The unprecedented intensification of weather extremes is motivating research aimed at understanding long-term climatic variations (Barreiro et al., 2008; Cai et al., 2014; Coumou and Rahmstorf, 2012; England et al., 2014; Turco et al., 2015) that can have profound socio-economic impacts (Ghil et al., 2011) and trigger complex ecological adaptation mechanisms (Beaumont et al., 2011; Bordeu et al., 2016; Gottfried et al., 2012; Lejeune et al., 2002).
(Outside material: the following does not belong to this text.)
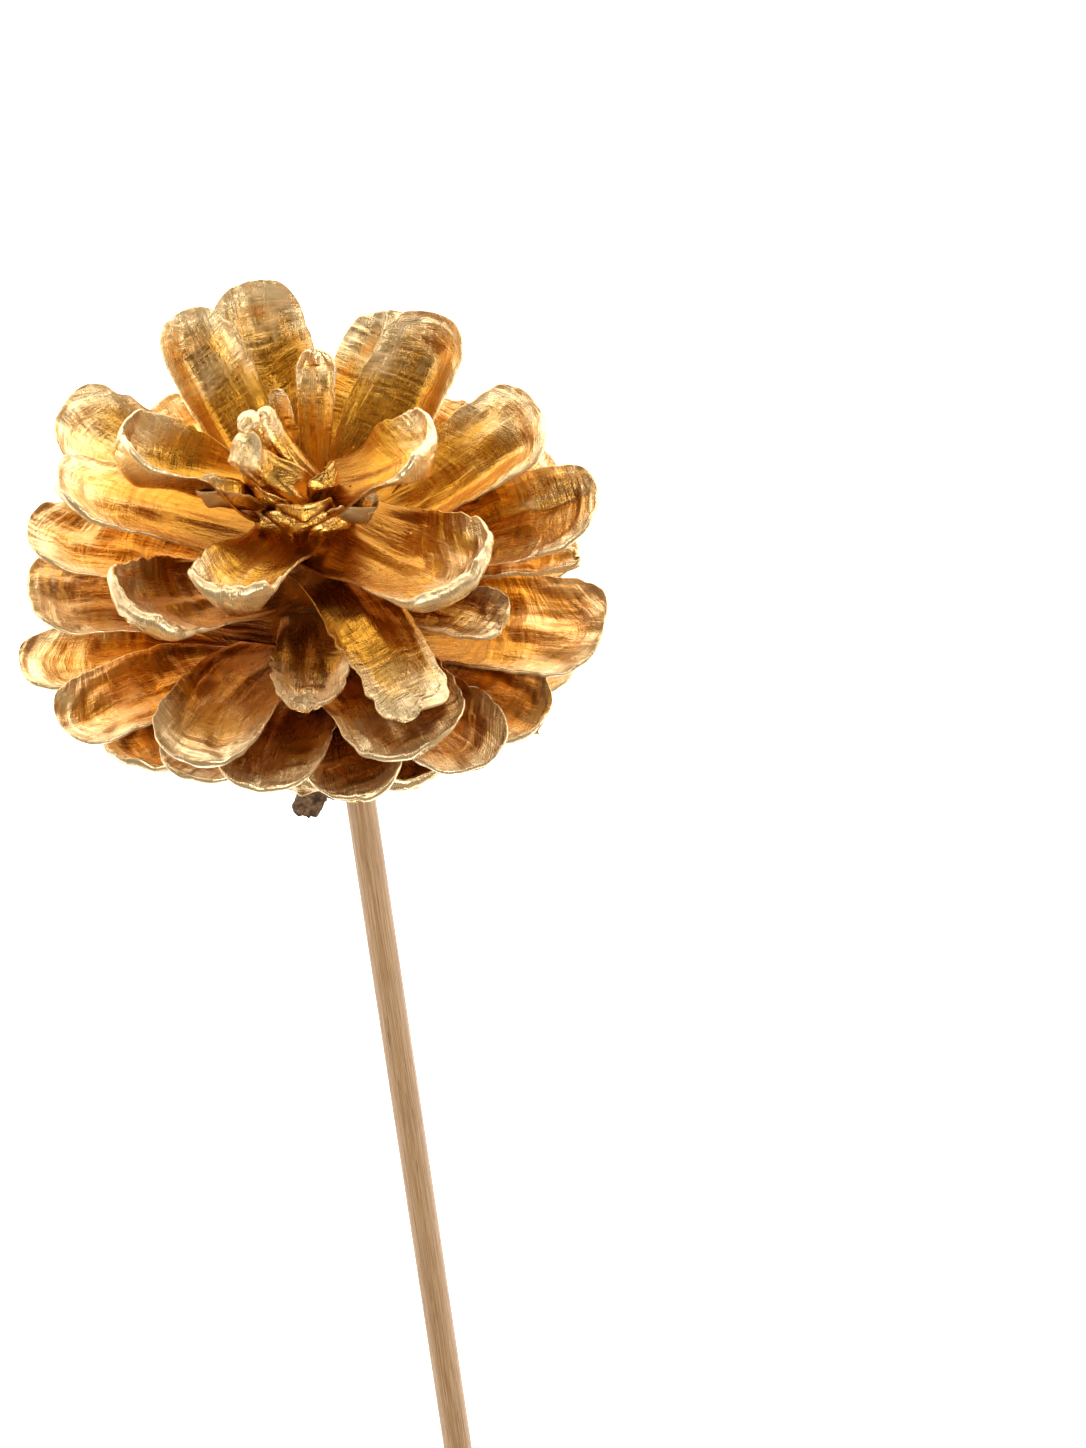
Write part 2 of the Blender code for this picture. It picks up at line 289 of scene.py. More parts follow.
class Unevenness:
    """Smooth random heights between -1 and 1 over a plane.

    Random numbers stand on a square lattice that repeats every LATTICE steps, and a height between them is
    their average, weighted by an eased distance.
    """

    LATTICE = 64

    def __init__(self, seed):
        self.random = np.random.default_rng(seed)
        self.layers = {}

    def __call__(self, layer, u, v):
        """Heights of a named layer at u and v, in lattice steps."""
        if layer not in self.layers:
            self.layers[layer] = self.random.uniform(-1.0, 1.0, (self.LATTICE, self.LATTICE))
        table = self.layers[layer]
        u, v = np.broadcast_arrays(u, v)
        column, row = np.floor(u).astype(int), np.floor(v).astype(int)
        across, up = ease(0.0, 1.0, u - column), ease(0.0, 1.0, v - row)
        left, right = column % self.LATTICE, (column + 1) % self.LATTICE
        low, high = row % self.LATTICE, (row + 1) % self.LATTICE
        lower = table[low, left] * (1.0 - across) + table[low, right] * across
        upper = table[high, left] * (1.0 - across) + table[high, right] * across
        return lower * (1.0 - up) + upper * up


def core_radius(height):
    """Radius of the core at a height."""
    heights, radii = zip(*CORE_OUTLINE)
    return np.interp(height, heights, radii)


def lying():
    """The turn that lays the cone down: azimuth 0 up, the tip to +Y, then the roll and the rise."""
    roll = Matrix.Rotation(math.radians(-UPPERMOST_AZIMUTH), 3, "Z")
    on_side = Matrix(((0, 1, 0), (0, 0, 1), (1, 0, 0)))
    rise = Matrix.Rotation(math.radians(LYING_RISE), 3, "X")
    return rise @ on_side @ roll


def cone_base():
    """Where the cone's base point lies. The middle of the stick's box is the stick's own middle."""
    low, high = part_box("stick")
    middle = Vector((*STICK_OFFSET, STICK_TOP - STICK_LENGTH / 2)) * MM
    return (low + high) / 2 - lying() @ middle


def laid_down(points):
    """Points in the cone's own millimetres, laid down in the frame's metres."""
    turn = np.array(lying())
    return points @ turn.T * MM + np.array(cone_base())


# Meshes ----------------------------------------------------------------------------------------------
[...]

Quantifying variations in surface air temperature (SAT) dynamics over several decades is a challenging problem because of non-stationarity and the presence of trends, measurement noise, multiple timescales, memory, and correlations in the data (Franzke, 2012; Massah and Kantz, 2016); in addition, reanalysis data can be unreliable (due to the lack of observational constraints in many geographical regions), and reanalysis time series are insufficiently long (as reanalysis starts at the beginning of the satellite era). These challenges have motivated the use, for climate data analysis, of data-driven approaches that have been commonly used for investigating observed complex signals in other fields of science (e.g. neurological, physiological, financial, etc.). Univariate analysis tools that have been used to analyse SAT time series include detrended fluctuation analysis, fractional analysis, and wavelet analysis. Bivariate analysis and the complex network approach has also allowed us to uncover inter-relations between SAT anomalies in different regions (Barreiro et al., 2011; Donges et al., 2009; Tsonis and Swanson, 2008). In this approach the seasonal cycle is removed to eliminate the influence of solar forcing, and the links represent correlations (linear or non-linear) or statistical similarities between SAT dynamics in different areas (Tirabassi and Masoller, 2016). On the other hand, changes in the SAT seasonal cycle have also been investigated, and a trend toward reduced cycle amplitude has been detected in many regions (Chambers et al., 2013; Duan et al., 2017; Dwyer et al., 2012; Qian et al., 2011; Stine and Huybers, 2012; Stine et al., 2009; Wang and Dillon, 2014). However, changes in SAT dynamics over several decades (such as those observed in Fig. 1) have not yet been investigated at a global scale. In order to fill this gap, we use Hilbert analysis (described in the Supplement) to investigate SAT time series with daily resolution (reanalysis covering the Earth's surface in the period 1979–2016). Our goal is to detect the most sensitive regions (“hotspots”) where variations in SAT dynamics over the last decades are more pronounced.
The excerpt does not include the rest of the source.